• _Exercise directions_:
Please write out the complete listing that follows, exactly as it reads.

• _Material provided_:
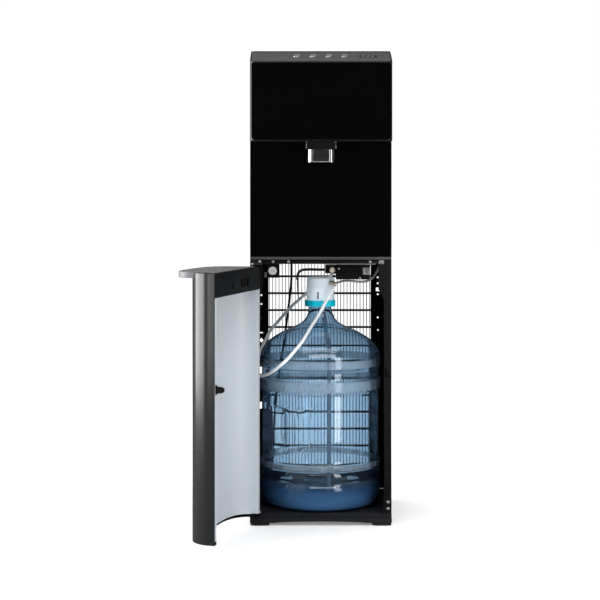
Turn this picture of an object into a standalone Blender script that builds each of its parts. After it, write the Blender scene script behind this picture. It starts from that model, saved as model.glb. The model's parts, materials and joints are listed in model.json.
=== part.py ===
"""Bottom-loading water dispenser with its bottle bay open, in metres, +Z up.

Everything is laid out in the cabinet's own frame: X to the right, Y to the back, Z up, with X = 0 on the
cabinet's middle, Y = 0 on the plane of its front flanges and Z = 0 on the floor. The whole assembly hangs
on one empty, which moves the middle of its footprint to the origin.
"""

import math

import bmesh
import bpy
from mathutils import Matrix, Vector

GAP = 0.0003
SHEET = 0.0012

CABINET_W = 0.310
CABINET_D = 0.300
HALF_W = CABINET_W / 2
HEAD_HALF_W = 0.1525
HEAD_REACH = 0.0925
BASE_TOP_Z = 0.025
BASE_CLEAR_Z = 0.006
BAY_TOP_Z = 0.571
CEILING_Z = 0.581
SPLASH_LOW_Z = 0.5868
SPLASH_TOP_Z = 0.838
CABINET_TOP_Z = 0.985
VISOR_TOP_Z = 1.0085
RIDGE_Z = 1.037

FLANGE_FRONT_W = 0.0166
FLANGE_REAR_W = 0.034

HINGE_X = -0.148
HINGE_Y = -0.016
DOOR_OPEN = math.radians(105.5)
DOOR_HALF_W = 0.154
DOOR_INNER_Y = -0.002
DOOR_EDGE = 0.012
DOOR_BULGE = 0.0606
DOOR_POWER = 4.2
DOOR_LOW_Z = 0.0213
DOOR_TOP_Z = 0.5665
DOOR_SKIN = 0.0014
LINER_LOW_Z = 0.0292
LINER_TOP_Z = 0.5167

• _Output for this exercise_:
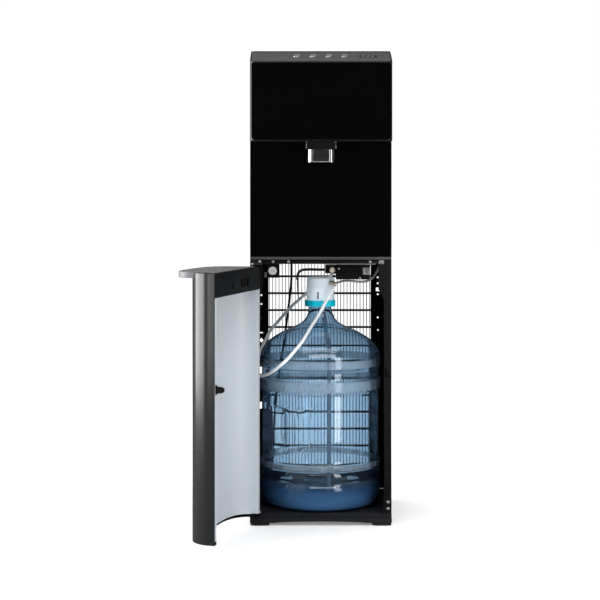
Turn this picture of an object into a standalone Blender script that builds each of its parts. After it, write the Blender scene script behind this picture. It starts from that model, saved as model.glb. The model's parts, materials and joints are listed in model.json.
=== part.py ===
"""Bottom-loading water dispenser with its bottle bay open, in metres, +Z up.

Everything is laid out in the cabinet's own frame: X to the right, Y to the back, Z up, with X = 0 on the
cabinet's middle, Y = 0 on the plane of its front flanges and Z = 0 on the floor. The whole assembly hangs
on one empty, which moves the middle of its footprint to the origin.
"""

import math

import bmesh
import bpy
from mathutils import Matrix, Vector

GAP = 0.0003
SHEET = 0.0012

CABINET_W = 0.310
CABINET_D = 0.300
HALF_W = CABINET_W / 2
HEAD_HALF_W = 0.1525
HEAD_REACH = 0.0925
BASE_TOP_Z = 0.025
BASE_CLEAR_Z = 0.006
BAY_TOP_Z = 0.571
CEILING_Z = 0.581
SPLASH_LOW_Z = 0.5868
SPLASH_TOP_Z = 0.838
CABINET_TOP_Z = 0.985
VISOR_TOP_Z = 1.0085
RIDGE_Z = 1.037

FLANGE_FRONT_W = 0.0166
FLANGE_REAR_W = 0.034

HINGE_X = -0.148
HINGE_Y = -0.016
DOOR_OPEN = math.radians(105.5)
DOOR_HALF_W = 0.154
DOOR_INNER_Y = -0.002
DOOR_EDGE = 0.012
DOOR_BULGE = 0.0606
DOOR_POWER = 4.2
DOOR_LOW_Z = 0.0213
DOOR_TOP_Z = 0.5665
DOOR_SKIN = 0.0014
LINER_LOW_Z = 0.0292
LINER_TOP_Z = 0.5167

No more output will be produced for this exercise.